Nowak, S., Bruschi, A., Ramponi, G., Cirant, S., Lazzaro, E., Verhoeven, A. G. A., et al. (2003). Impact of ECRH launcher flexibility on NTM stabilization and advanced scenarios in large toroidal configurations as JET plasmas. In G. Giruzzi (Ed.), Proceedings of the 12th Joint Workshop on Electron Cyclotron Emission and Electron Cyclotron Heating (pp. 329-334). New Jersey, NJ: World Scientific Publ.
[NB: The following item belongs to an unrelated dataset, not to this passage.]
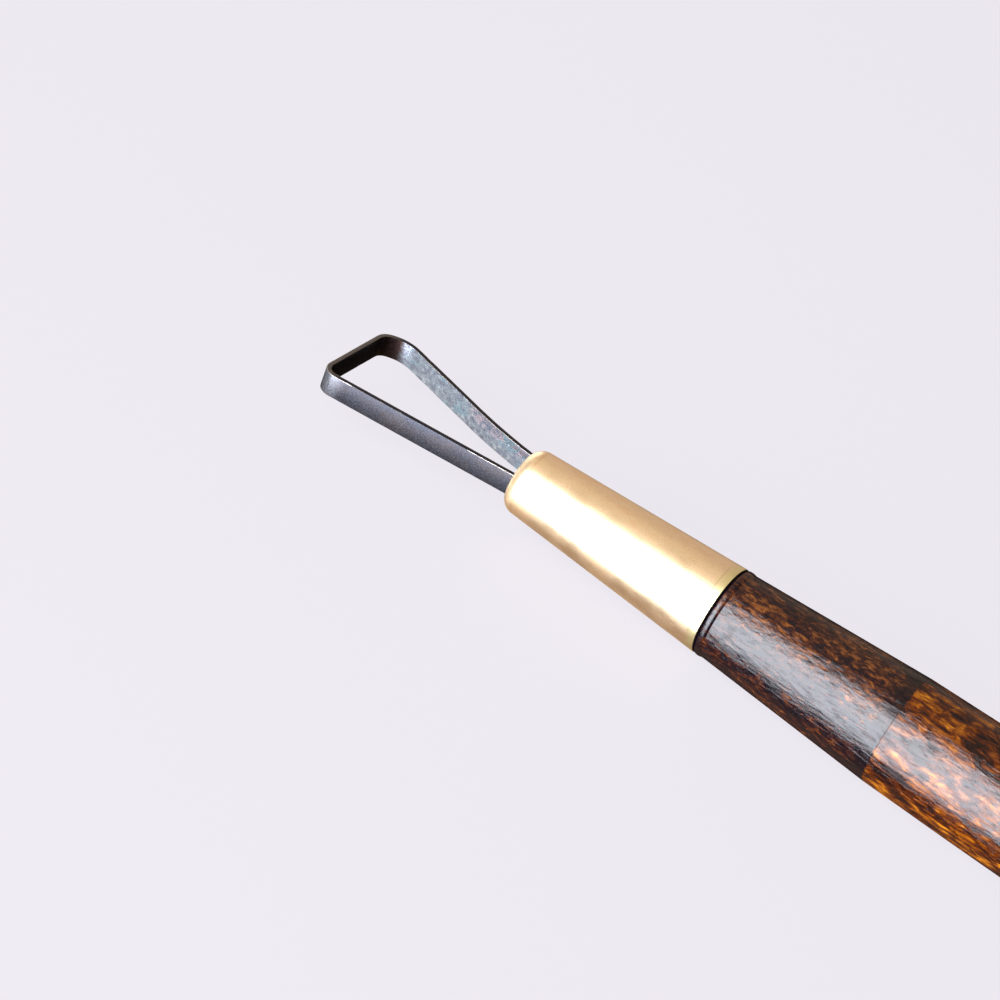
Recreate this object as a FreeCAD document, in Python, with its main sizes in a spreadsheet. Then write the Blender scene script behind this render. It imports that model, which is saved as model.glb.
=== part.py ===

Cite as: https://hdl.handle.net/11858/00-001M-0000-0027-2D6F-A

Abstract

A beam-tracing code is used for extensive beam-tracing, ECCD and ECRH profile calculations in ideal JET-like plasmas with the main aim of specifying such crucial parameters for the ECRH launcher as the poloidal and toroidal steering ranges, the permitted error in the various launching angles and the optimal shape of the last mirrors reflecting surfaces. In order to be fusion-relevant, the calculations are performed on ideal target plasmas and equilibrium configurations scaled from real JET shots, selected by the JET-EP ECRH Physics Integration Project. The launching scheme is fully compliant with a launcher designed under the geometric constraints of JET, which consists of 6 to 8 beams arranged in pairs, with four end mirrors steerable both in the poloidal and in the toroidal directions. It is shown that with this arrangement all launching configurations requested by the physics goals of ECRH in a JET-like device are feasible.